The uneasy relationship between stepmother Yoko and stepson Julian is well documented, but most people don’t realize that the bitterness started well before Lennon died. Ono was Lennon’s gatekeeper, and there were many people who suggested that she unduly influenced her husband to favor his second son, Sean, who was borne by Yoko Ono. Julian Lennon’s attorneys raised that very issue and filed a lawsuit on Julian’s behalf against his father’s estate. Terms of the settlement reached 16 years later between Yoko Ono and Julian Lennon were never made public, but Julian reportedly received 20 million pounds to drop his claims.
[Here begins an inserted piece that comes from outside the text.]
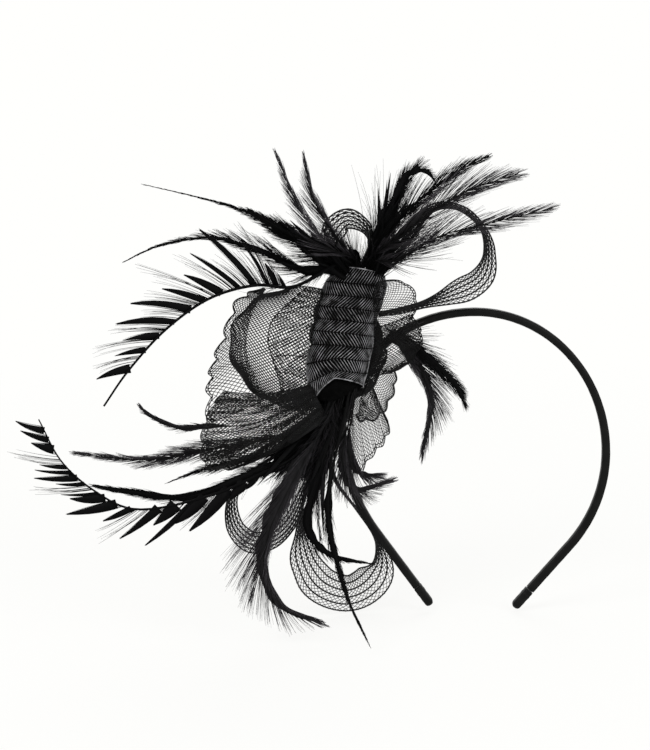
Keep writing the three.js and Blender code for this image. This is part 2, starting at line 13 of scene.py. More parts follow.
import bpy
import numpy as np
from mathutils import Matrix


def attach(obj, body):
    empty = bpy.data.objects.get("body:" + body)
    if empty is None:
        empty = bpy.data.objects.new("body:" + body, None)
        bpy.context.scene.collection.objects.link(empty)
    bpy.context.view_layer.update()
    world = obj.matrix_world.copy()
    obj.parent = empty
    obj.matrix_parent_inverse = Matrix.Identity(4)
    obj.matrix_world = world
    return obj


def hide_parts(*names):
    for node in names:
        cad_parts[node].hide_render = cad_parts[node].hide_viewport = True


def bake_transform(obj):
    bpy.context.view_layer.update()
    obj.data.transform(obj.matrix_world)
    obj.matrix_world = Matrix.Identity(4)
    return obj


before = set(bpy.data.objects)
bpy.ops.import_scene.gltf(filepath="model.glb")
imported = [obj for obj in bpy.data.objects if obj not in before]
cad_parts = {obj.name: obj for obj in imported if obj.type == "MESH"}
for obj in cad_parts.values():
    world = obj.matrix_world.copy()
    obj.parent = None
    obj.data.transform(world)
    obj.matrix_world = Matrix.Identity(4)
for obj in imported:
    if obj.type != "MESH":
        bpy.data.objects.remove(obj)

LOG = logging.getLogger("fascinator")
MM = 0.001
Array = np.ndarray
Surface = Callable[[Array, Array], Array]
FLOWER, RIGHT_ARM = "flower_and_left_arm", "right_arm"


# ---------------------------------------------------------------- small maths


def smooth(t: Array) -> Array:
    """Eases t from 0 to 1: three t squared less two t cubed, on t held between 0 and 1."""
    t = np.clip(t, 0, 1)
    return t * t * (3 - 2 * t)


def unit(v: Array) -> Array:
    """Vectors scaled to length one."""
    return v / np.maximum(np.linalg.norm(v, axis=-1, keepdims=True), 1e-9)


def across(v: Array, along: Array) -> Array:
    """The unit part of v that is square to the unit vector along."""
    return unit(v - np.sum(v * along, axis=-1, keepdims=True) * along)


def lerp(a: Array, b: Array, t: Array) -> Array:
    """A share t of the way from a to b."""
    return a + (b - a) * t


@dataclass(frozen=True)
class Spline:
    """A centripetal Catmull-Rom curve through points, the same curve that the solids follow."""

    points: Array

    def at(self, t: Array) -> Array:
        """Places at shares t of the curve.

        Between two points it is the cubic whose end slopes are weighted by the square roots of
        the three neighbouring spans.

        Args:
            t: shares from 0 to 1, any shape.

        Returns:
            Places, with a last axis of 3.
        """
        p = self.points
        spans = len(p) - 1
        ghost = np.vstack([2 * p[0] - p[1], p, 2 * p[-1] - p[-2]])
        s = np.clip(np.asarray(t, float), 0, 1) * spans
        i = np.minimum(s.astype(int), spans - 1)
        w = (s - i)[..., None]
        a, b, c, d = (ghost[i + k] for k in range(4))
        ab, bc, cd = (np.sqrt(np.linalg.norm(v - u, axis=-1, keepdims=True))
                      for u, v in ((a, b), (b, c), (c, d)))
        leave = ((b - a) / ab - (c - a) / (ab + bc) + (c - b) / bc) * bc
        reach = ((c - b) / bc - (d - b) / (bc + cd) + (d - c) / cd) * bc
        cubic = 2 * b - 2 * c + leave + reach
        square = 3 * c - 3 * b - 2 * leave - reach
        return b + w * (leave + w * (square + w * cubic))

    def slope(self, t: Array) -> Array:
        """Unit tangents, from two places a thousandth of the curve apart."""
        return unit(self.at(np.clip(t, 0, 1) + 5e-4) - self.at(np.clip(t, 0, 1) - 5e-4))

    def length(self) -> float:
        """Its length, added up over 200 steps."""
        return float(np.linalg.norm(np.diff(self.at(np.linspace(0, 1, 201)), axis=0), axis=1).sum())


# ---------------------------------------------------------------- meshes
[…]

The Julian Lennon case should serve as a warning to heirs and beneficiaries: challenging a will or trust is never easy and may take many years to resolve.
Should Sean Lennon and Julian Lennon have received the same inheritance? Was the settlement fair? The answers to those questions are unknowable. In cases like these, a client must make a highly calculated cost-benefit analysis. 16 years is a long time to fight for an inheritance, but there’s nothing to say that the fight couldn’t have gone on for another 10 years. There were no winners.
In 1998, two years after settling his case with Yoko Ono, Julian Lennon had this to say about his famous father: “Dad was a hypocrite. He could talk about peace and love to the world but he could never show it to his wife and son.”
The tragedy in this case isn’t that Julian received so little money from his late father; the tragedy is that he received so little love.
Before you go, please let me know if you’d like to receive a free copy of my first book, The Wolf at the Door, or my new book, Alzheimer’s, Widowed Stepmothers & Estate Crimes. Just send your address in an email to me at ha*****@ha********.com, and I’ll be glad to put one in the mail.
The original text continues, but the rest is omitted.